** Supplied material **
═══

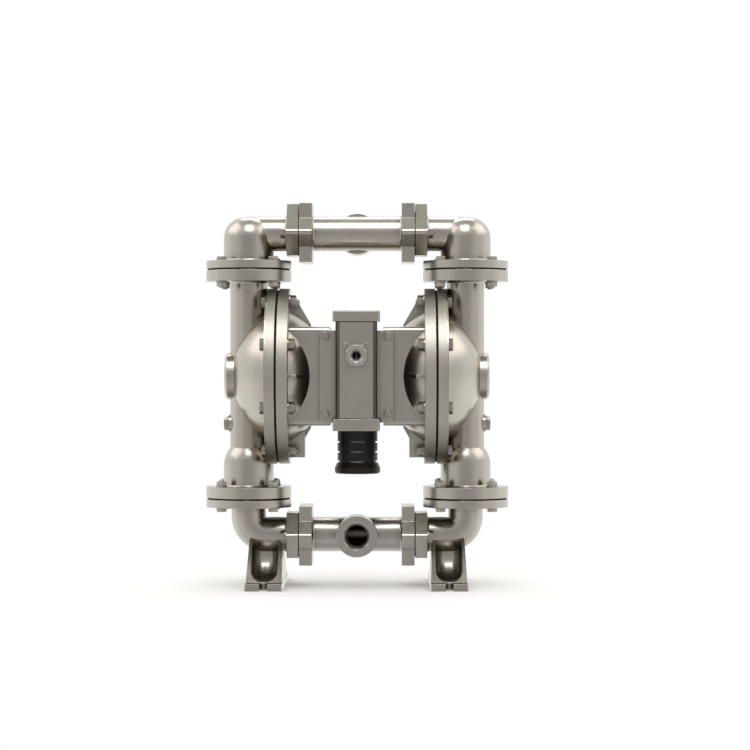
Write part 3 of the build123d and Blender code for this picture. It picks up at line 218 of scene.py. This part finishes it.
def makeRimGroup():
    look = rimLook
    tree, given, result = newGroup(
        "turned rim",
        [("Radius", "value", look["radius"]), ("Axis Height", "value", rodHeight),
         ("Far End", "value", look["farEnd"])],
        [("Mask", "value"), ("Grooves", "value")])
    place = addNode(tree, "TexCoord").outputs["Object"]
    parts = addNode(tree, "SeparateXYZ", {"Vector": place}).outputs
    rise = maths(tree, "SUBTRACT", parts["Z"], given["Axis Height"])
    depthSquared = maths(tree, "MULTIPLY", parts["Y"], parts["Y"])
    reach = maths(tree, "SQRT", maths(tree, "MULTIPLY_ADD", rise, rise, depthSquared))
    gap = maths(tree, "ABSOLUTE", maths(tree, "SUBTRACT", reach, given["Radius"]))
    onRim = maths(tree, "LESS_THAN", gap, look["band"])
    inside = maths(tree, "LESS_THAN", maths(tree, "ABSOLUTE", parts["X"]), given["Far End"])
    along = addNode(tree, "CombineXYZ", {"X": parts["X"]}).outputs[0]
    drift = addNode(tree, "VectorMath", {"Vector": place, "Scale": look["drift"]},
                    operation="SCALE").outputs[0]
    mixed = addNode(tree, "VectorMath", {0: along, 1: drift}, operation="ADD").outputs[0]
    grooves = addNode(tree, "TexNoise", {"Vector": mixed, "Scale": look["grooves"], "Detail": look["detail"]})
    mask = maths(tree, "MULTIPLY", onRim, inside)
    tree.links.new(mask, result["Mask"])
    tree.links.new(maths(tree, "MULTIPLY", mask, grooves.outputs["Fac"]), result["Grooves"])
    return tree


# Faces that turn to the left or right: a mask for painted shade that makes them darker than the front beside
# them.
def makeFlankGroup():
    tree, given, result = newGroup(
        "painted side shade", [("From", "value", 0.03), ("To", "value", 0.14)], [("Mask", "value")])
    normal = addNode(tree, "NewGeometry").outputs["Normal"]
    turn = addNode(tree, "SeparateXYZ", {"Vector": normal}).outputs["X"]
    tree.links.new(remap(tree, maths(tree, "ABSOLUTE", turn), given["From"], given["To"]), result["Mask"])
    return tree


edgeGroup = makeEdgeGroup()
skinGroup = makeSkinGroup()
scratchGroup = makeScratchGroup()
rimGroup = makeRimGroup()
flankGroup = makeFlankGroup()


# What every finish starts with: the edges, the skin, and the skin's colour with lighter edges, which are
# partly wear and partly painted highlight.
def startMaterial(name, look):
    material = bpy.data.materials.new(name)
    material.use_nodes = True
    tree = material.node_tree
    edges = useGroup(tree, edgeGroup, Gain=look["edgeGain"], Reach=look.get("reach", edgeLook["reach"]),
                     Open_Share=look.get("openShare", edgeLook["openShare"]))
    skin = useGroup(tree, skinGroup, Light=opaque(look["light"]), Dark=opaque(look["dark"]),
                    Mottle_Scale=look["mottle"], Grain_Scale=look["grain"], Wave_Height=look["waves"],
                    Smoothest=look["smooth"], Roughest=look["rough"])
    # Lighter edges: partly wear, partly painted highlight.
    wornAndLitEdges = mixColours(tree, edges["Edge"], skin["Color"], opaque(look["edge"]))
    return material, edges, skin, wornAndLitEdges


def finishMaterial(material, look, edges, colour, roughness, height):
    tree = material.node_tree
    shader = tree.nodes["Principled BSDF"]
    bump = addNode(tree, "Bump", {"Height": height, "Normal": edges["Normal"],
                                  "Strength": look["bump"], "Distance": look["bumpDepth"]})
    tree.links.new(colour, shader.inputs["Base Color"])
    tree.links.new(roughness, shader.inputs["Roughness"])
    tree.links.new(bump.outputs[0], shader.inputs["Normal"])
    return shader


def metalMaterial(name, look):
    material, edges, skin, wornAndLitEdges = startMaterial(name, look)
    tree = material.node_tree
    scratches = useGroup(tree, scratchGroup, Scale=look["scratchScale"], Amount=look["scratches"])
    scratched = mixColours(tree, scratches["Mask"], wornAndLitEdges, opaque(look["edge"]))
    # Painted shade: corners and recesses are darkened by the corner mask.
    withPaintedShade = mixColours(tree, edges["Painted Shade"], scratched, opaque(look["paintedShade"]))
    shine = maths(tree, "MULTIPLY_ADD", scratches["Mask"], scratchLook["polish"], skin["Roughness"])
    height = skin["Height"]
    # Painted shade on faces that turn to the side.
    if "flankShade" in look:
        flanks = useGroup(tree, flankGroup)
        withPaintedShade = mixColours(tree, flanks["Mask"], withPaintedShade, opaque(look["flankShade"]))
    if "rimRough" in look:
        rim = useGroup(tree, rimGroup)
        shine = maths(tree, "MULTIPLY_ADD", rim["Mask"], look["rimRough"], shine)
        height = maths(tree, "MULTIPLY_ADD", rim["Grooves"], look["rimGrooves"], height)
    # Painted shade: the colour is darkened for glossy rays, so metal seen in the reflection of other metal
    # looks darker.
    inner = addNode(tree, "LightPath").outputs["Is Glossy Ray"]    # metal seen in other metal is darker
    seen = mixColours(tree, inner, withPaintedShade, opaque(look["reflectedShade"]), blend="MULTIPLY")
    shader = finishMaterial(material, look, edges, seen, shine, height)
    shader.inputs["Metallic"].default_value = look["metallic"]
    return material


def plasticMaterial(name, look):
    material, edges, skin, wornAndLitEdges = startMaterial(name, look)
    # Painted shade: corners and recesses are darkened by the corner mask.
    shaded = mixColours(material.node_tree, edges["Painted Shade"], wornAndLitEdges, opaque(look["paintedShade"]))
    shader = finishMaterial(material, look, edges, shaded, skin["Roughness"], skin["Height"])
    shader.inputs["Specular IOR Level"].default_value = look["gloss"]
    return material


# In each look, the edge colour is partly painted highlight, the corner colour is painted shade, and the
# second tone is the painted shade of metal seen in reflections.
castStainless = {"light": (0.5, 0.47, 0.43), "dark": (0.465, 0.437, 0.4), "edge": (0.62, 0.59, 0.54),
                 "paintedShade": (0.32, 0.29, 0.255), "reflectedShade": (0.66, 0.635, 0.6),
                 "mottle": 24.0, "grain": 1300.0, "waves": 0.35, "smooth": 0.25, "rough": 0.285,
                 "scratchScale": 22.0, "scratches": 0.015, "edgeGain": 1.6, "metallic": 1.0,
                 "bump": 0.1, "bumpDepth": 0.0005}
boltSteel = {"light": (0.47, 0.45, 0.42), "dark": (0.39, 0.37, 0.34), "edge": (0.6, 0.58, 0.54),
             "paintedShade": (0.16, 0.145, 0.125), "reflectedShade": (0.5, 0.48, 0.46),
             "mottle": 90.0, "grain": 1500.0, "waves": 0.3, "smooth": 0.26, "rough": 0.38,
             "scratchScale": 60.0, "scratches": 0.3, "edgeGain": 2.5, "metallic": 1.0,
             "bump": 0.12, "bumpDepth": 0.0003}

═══

** Task goal **
Return the listing above in its exact form.

** Complete response **
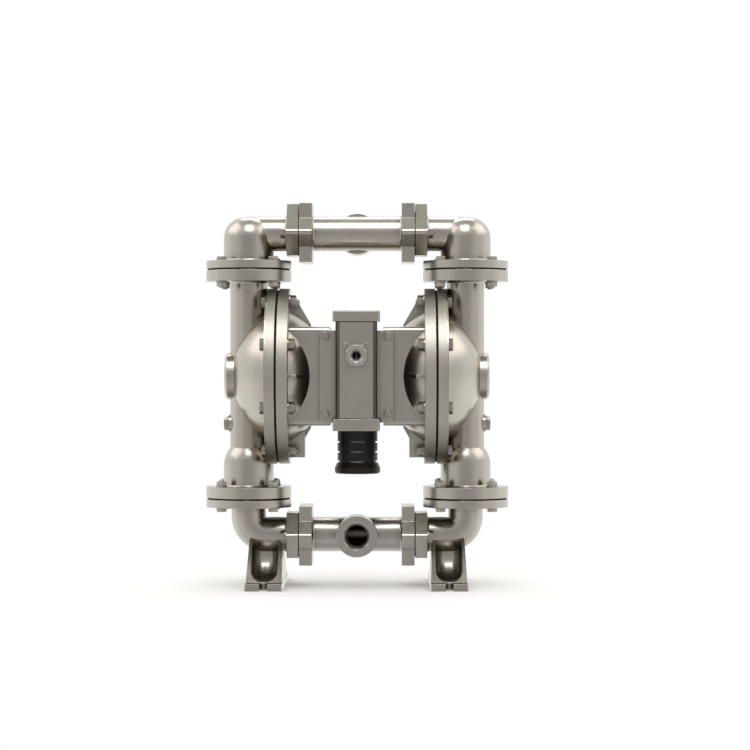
Write part 3 of the build123d and Blender code for this picture. It picks up at line 218 of scene.py. This part finishes it.
def makeRimGroup():
    look = rimLook
    tree, given, result = newGroup(
        "turned rim",
        [("Radius", "value", look["radius"]), ("Axis Height", "value", rodHeight),
         ("Far End", "value", look["farEnd"])],
        [("Mask", "value"), ("Grooves", "value")])
    place = addNode(tree, "TexCoord").outputs["Object"]
    parts = addNode(tree, "SeparateXYZ", {"Vector": place}).outputs
    rise = maths(tree, "SUBTRACT", parts["Z"], given["Axis Height"])
    depthSquared = maths(tree, "MULTIPLY", parts["Y"], parts["Y"])
    reach = maths(tree, "SQRT", maths(tree, "MULTIPLY_ADD", rise, rise, depthSquared))
    gap = maths(tree, "ABSOLUTE", maths(tree, "SUBTRACT", reach, given["Radius"]))
    onRim = maths(tree, "LESS_THAN", gap, look["band"])
    inside = maths(tree, "LESS_THAN", maths(tree, "ABSOLUTE", parts["X"]), given["Far End"])
    along = addNode(tree, "CombineXYZ", {"X": parts["X"]}).outputs[0]
    drift = addNode(tree, "VectorMath", {"Vector": place, "Scale": look["drift"]},
                    operation="SCALE").outputs[0]
    mixed = addNode(tree, "VectorMath", {0: along, 1: drift}, operation="ADD").outputs[0]
    grooves = addNode(tree, "TexNoise", {"Vector": mixed, "Scale": look["grooves"], "Detail": look["detail"]})
    mask = maths(tree, "MULTIPLY", onRim, inside)
    tree.links.new(mask, result["Mask"])
    tree.links.new(maths(tree, "MULTIPLY", mask, grooves.outputs["Fac"]), result["Grooves"])
    return tree


# Faces that turn to the left or right: a mask for painted shade that makes them darker than the front beside
# them.
def makeFlankGroup():
    tree, given, result = newGroup(
        "painted side shade", [("From", "value", 0.03), ("To", "value", 0.14)], [("Mask", "value")])
    normal = addNode(tree, "NewGeometry").outputs["Normal"]
    turn = addNode(tree, "SeparateXYZ", {"Vector": normal}).outputs["X"]
    tree.links.new(remap(tree, maths(tree, "ABSOLUTE", turn), given["From"], given["To"]), result["Mask"])
    return tree


edgeGroup = makeEdgeGroup()
skinGroup = makeSkinGroup()
scratchGroup = makeScratchGroup()
rimGroup = makeRimGroup()
flankGroup = makeFlankGroup()


# What every finish starts with: the edges, the skin, and the skin's colour with lighter edges, which are
# partly wear and partly painted highlight.
def startMaterial(name, look):
    material = bpy.data.materials.new(name)
    material.use_nodes = True
    tree = material.node_tree
    edges = useGroup(tree, edgeGroup, Gain=look["edgeGain"], Reach=look.get("reach", edgeLook["reach"]),
                     Open_Share=look.get("openShare", edgeLook["openShare"]))
    skin = useGroup(tree, skinGroup, Light=opaque(look["light"]), Dark=opaque(look["dark"]),
                    Mottle_Scale=look["mottle"], Grain_Scale=look["grain"], Wave_Height=look["waves"],
                    Smoothest=look["smooth"], Roughest=look["rough"])
    # Lighter edges: partly wear, partly painted highlight.
    wornAndLitEdges = mixColours(tree, edges["Edge"], skin["Color"], opaque(look["edge"]))
    return material, edges, skin, wornAndLitEdges


def finishMaterial(material, look, edges, colour, roughness, height):
    tree = material.node_tree
    shader = tree.nodes["Principled BSDF"]
    bump = addNode(tree, "Bump", {"Height": height, "Normal": edges["Normal"],
                                  "Strength": look["bump"], "Distance": look["bumpDepth"]})
    tree.links.new(colour, shader.inputs["Base Color"])
    tree.links.new(roughness, shader.inputs["Roughness"])
    tree.links.new(bump.outputs[0], shader.inputs["Normal"])
    return shader


def metalMaterial(name, look):
    material, edges, skin, wornAndLitEdges = startMaterial(name, look)
    tree = material.node_tree
    scratches = useGroup(tree, scratchGroup, Scale=look["scratchScale"], Amount=look["scratches"])
    scratched = mixColours(tree, scratches["Mask"], wornAndLitEdges, opaque(look["edge"]))
    # Painted shade: corners and recesses are darkened by the corner mask.
    withPaintedShade = mixColours(tree, edges["Painted Shade"], scratched, opaque(look["paintedShade"]))
    shine = maths(tree, "MULTIPLY_ADD", scratches["Mask"], scratchLook["polish"], skin["Roughness"])
    height = skin["Height"]
    # Painted shade on faces that turn to the side.
    if "flankShade" in look:
        flanks = useGroup(tree, flankGroup)
        withPaintedShade = mixColours(tree, flanks["Mask"], withPaintedShade, opaque(look["flankShade"]))
    if "rimRough" in look:
        rim = useGroup(tree, rimGroup)
        shine = maths(tree, "MULTIPLY_ADD", rim["Mask"], look["rimRough"], shine)
        height = maths(tree, "MULTIPLY_ADD", rim["Grooves"], look["rimGrooves"], height)
    # Painted shade: the colour is darkened for glossy rays, so metal seen in the reflection of other metal
    # looks darker.
    inner = addNode(tree, "LightPath").outputs["Is Glossy Ray"]    # metal seen in other metal is darker
    seen = mixColours(tree, inner, withPaintedShade, opaque(look["reflectedShade"]), blend="MULTIPLY")
    shader = finishMaterial(material, look, edges, seen, shine, height)
    shader.inputs["Metallic"].default_value = look["metallic"]
    return material


def plasticMaterial(name, look):
    material, edges, skin, wornAndLitEdges = startMaterial(name, look)
    # Painted shade: corners and recesses are darkened by the corner mask.
    shaded = mixColours(material.node_tree, edges["Painted Shade"], wornAndLitEdges, opaque(look["paintedShade"]))
    shader = finishMaterial(material, look, edges, shaded, skin["Roughness"], skin["Height"])
    shader.inputs["Specular IOR Level"].default_value = look["gloss"]
    return material


# In each look, the edge colour is partly painted highlight, the corner colour is painted shade, and the
# second tone is the painted shade of metal seen in reflections.
castStainless = {"light": (0.5, 0.47, 0.43), "dark": (0.465, 0.437, 0.4), "edge": (0.62, 0.59, 0.54),
                 "paintedShade": (0.32, 0.29, 0.255), "reflectedShade": (0.66, 0.635, 0.6),
                 "mottle": 24.0, "grain": 1300.0, "waves": 0.35, "smooth": 0.25, "rough": 0.285,
                 "scratchScale": 22.0, "scratches": 0.015, "edgeGain": 1.6, "metallic": 1.0,
                 "bump": 0.1, "bumpDepth": 0.0005}
boltSteel = {"light": (0.47, 0.45, 0.42), "dark": (0.39, 0.37, 0.34), "edge": (0.6, 0.58, 0.54),
             "paintedShade": (0.16, 0.145, 0.125), "reflectedShade": (0.5, 0.48, 0.46),
             "mottle": 90.0, "grain": 1500.0, "waves": 0.3, "smooth": 0.26, "rough": 0.38,
             "scratchScale": 60.0, "scratches": 0.3, "edgeGain": 2.5, "metallic": 1.0,
             "bump": 0.12, "bumpDepth": 0.0003}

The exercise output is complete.